We've started using this python library docling to parse documents. Locally, that works perfectly. On Azure though, we experience the issue that parsing PDFs fails and makes the function host crash. This results in a downtime for the whole function, until it has restarted. Also, I can't find any helpful information as to why parsing PDFs makes the runtime crash. Parsing Word and Powerpoint documents works without any issues on Azure.

As part of the investigation, I've added Application Insights OpenTelemetry instrumentation to the app.

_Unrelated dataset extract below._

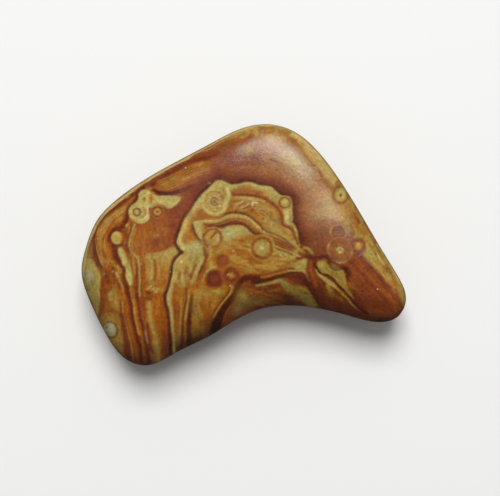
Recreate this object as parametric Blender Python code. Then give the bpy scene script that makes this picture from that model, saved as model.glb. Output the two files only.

Insights gathered while trying to figure out the core issue:

  1. Only PDFs are affected. From a docling perspective, this is reasonable because the processing pipeline for PDFs is quite different than the one for Word and PowerPoint.
  2. In order to parse PDFs, docling is downloading appropriate AI models on demand. These downloads are successful, as can be observed in Application Insights.
  3. It looks like the failure happens in the moment when we attempt the document conversion (having collected the documents and the necessary AI models to do so).
  4. Once the function makes the function host crash (silently, i.e. no exception visible), one can observe the startup logs from a new instance of the same function. As part of these startup logs, the following exception shows up (usually 3 times):
    1. Transport endpoint is not connected : '/home/site/wwwroot/host.json'
    2. Because of that exception, the startup of the function immediately after the crash is not successful and it will take one or two tries to successfully spin up the function again.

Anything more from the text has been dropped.